-- Prompt --
Write out all the data again, exactly as it stands.

-- Material provided --
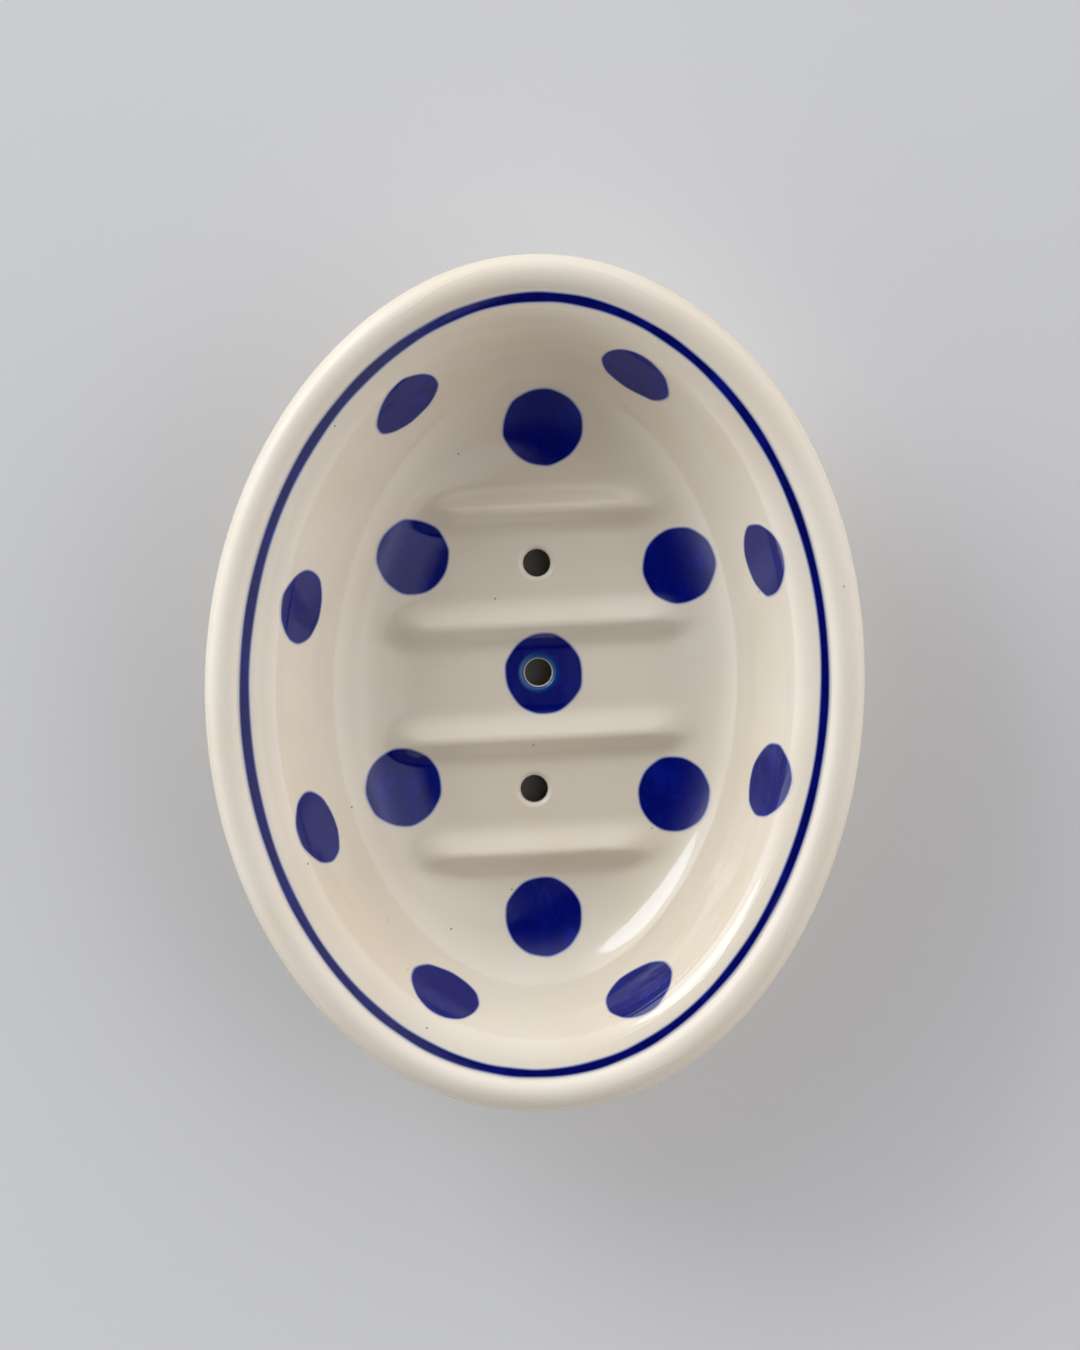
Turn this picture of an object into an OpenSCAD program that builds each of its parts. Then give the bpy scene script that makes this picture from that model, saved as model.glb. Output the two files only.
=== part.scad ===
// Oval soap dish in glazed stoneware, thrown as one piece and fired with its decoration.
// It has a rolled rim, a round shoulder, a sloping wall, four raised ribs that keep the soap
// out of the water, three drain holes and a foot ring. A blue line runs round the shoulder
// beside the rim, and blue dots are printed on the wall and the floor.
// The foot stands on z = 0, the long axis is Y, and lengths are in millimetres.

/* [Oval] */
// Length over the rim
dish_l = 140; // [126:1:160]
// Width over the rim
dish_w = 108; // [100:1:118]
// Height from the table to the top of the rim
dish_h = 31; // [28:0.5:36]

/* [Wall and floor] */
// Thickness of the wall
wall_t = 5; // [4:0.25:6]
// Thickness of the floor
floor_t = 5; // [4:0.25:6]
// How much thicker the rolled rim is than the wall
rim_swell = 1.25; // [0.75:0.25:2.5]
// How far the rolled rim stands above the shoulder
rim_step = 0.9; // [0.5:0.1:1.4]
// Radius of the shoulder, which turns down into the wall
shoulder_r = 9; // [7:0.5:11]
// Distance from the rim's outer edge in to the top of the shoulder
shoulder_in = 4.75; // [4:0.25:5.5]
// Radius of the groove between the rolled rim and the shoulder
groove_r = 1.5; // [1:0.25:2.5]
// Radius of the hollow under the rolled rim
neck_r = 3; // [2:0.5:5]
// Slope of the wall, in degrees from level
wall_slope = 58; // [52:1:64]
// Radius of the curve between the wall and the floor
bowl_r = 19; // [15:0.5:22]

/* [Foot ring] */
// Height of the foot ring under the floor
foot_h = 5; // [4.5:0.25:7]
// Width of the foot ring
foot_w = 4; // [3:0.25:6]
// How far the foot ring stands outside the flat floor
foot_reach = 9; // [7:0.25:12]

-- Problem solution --
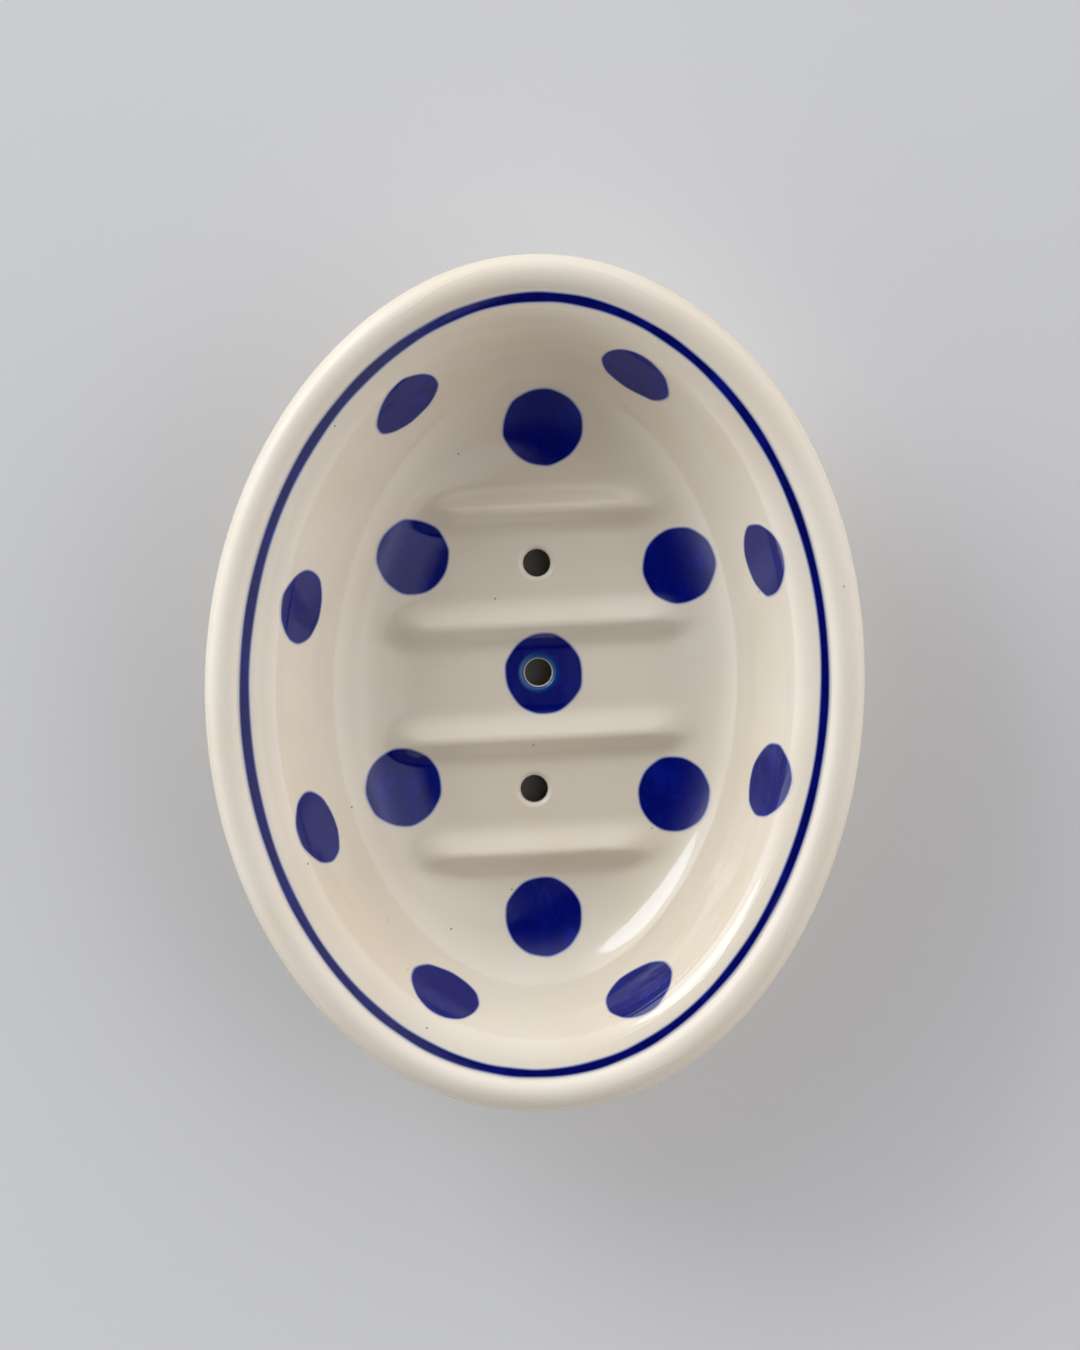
Turn this picture of an object into an OpenSCAD program that builds each of its parts. Then give the bpy scene script that makes this picture from that model, saved as model.glb. Output the two files only.
=== part.scad ===
// Oval soap dish in glazed stoneware, thrown as one piece and fired with its decoration.
// It has a rolled rim, a round shoulder, a sloping wall, four raised ribs that keep the soap
// out of the water, three drain holes and a foot ring. A blue line runs round the shoulder
// beside the rim, and blue dots are printed on the wall and the floor.
// The foot stands on z = 0, the long axis is Y, and lengths are in millimetres.

/* [Oval] */
// Length over the rim
dish_l = 140; // [126:1:160]
// Width over the rim
dish_w = 108; // [100:1:118]
// Height from the table to the top of the rim
dish_h = 31; // [28:0.5:36]

/* [Wall and floor] */
// Thickness of the wall
wall_t = 5; // [4:0.25:6]
// Thickness of the floor
floor_t = 5; // [4:0.25:6]
// How much thicker the rolled rim is than the wall
rim_swell = 1.25; // [0.75:0.25:2.5]
// How far the rolled rim stands above the shoulder
rim_step = 0.9; // [0.5:0.1:1.4]
// Radius of the shoulder, which turns down into the wall
shoulder_r = 9; // [7:0.5:11]
// Distance from the rim's outer edge in to the top of the shoulder
shoulder_in = 4.75; // [4:0.25:5.5]
// Radius of the groove between the rolled rim and the shoulder
groove_r = 1.5; // [1:0.25:2.5]
// Radius of the hollow under the rolled rim
neck_r = 3; // [2:0.5:5]
// Slope of the wall, in degrees from level
wall_slope = 58; // [52:1:64]
// Radius of the curve between the wall and the floor
bowl_r = 19; // [15:0.5:22]

/* [Foot ring] */
// Height of the foot ring under the floor
foot_h = 5; // [4.5:0.25:7]
// Width of the foot ring
foot_w = 4; // [3:0.25:6]
// How far the foot ring stands outside the flat floor
foot_reach = 9; // [7:0.25:12]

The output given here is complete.